REPUBLIKA.CO.ID, JAKARTA -- Bank Sentral AS The Federal Reserve telah menaikkan suku bunga acuan menjadi dua persen pada rapat FOMC Juni 2018. Hal tersebut mendorong penguatan mata uang dolar AS.
Ekonom Permata Bank, Josua Pardede, mengatakan, penguatan mata uang dolar AS terhadap mata uang negara maju dan negara berkembang pascakeputusan The Fed menaikkan suku bunga acuan sebesar 25 basis poin (bps) mempertimbangkan perekonomian AS yang terus membaik. Hal itu tercermin dari proyeksi Fed terhadap pertumbuhan ekonomi pada 2018 menjadi 2,8 persen dari proyeksi Maret.
Selain itu, Fed juga cenderung optimistis terkait indikator inflasi, yakni core personal consumption expenditures (PCE) dan PCE juga diproyeksikan lebih tinggi yakni sekitar 2,0 persen dan 2,1 persen dari sebelumnya 1,9 persen.
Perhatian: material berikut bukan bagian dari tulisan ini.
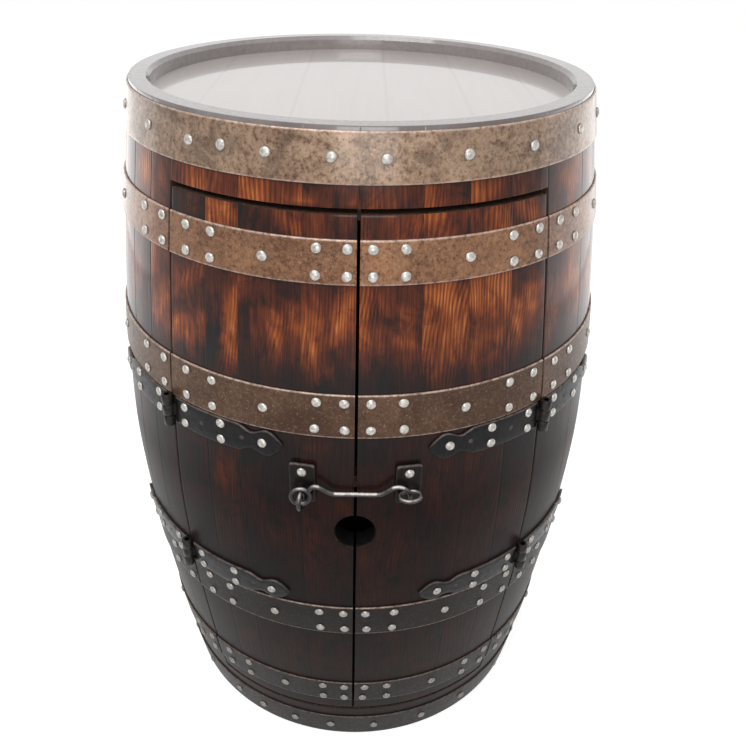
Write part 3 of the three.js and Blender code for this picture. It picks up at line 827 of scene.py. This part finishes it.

Tingkat pengangguran juga diperkirakan lebih rendah dari proyeksi sebelumnya.
"Proyeksi yang lebih optimistis tersebut juga mencerminkan ekspektasi Fed yang lebih optimistis pada arah suku bunga acuan AS dari FOMC Maret sebelumnya," kata Josua saat dihubungi Republika.co.id, Selasa (19/6).
Josua menambahkan, kenaikan suku bunga acuan AS juga diikuti meningkatnya potensi risiko dari perang dagang antara AS dan Cina. AS baru-baru ini berencana akan mengenakan tarif impor terhadap barang dari Cina yang mencapai nilai 50 miliar dolar AS setelah negosiasi antara kedua negara sebelumnya belum mencapai kesepakatan terkait perang tarif impor tersebut.
"Kedua faktor tersebut yang mendorong penguatan dolar AS dalam beberapa hari terakhir ini tercermin dari indeks dolar yang menguat sekitar 1,8 persen sejak Fed menaikkan suku bunga acuan pada Kamis lalu," ujarnya.
Meski demikian, imbal hasil (yield) surat utang pemerintah AS (US Treasury Bond) cenderung menurun di kisaran 2,9 persen pascakenaikan suku bunga acuan AS. Hal itu mengingat Bank Sentral Eropa (ECB) diperkirakan akan mempertahankan tingkat suku bunga acuan yang rendah sekitar nol persen hingga pertengahan 2019, lebih lama dibandingkan ekspektasi awalnya pada akhir 2018.
Nilai tukar rupiah pada pasar spot diperkirakan melemah pada awal perdagangan pascalibur Idul Fitri mengingat Non Deliverable Forward (NDF) USD/IDR satu bulan cenderung menguat satu persen dalam sepekan terakhir. Meski demikian, nilai tukar rupiah diperkirkan cenderung stabil. Sebab, Bank Indonesia sudah melakukan kebijakan pre-emptive, front loading dan ahead the curve dengan menaikkan suku bunga acuan sebesar 50 bps pada Mei 2018. Hal tersebut diharapkan dapat mendukung stabilitas nilai tukar rupiah.
"Selain itu, BI akan tetap berada di pasar dan akan melakukan langkah-langkah dual intervention pada pasar obligasi dan valas apabila terjadi peningkatan volatilitas di pasar keuangan dan rupiah," ujarnya.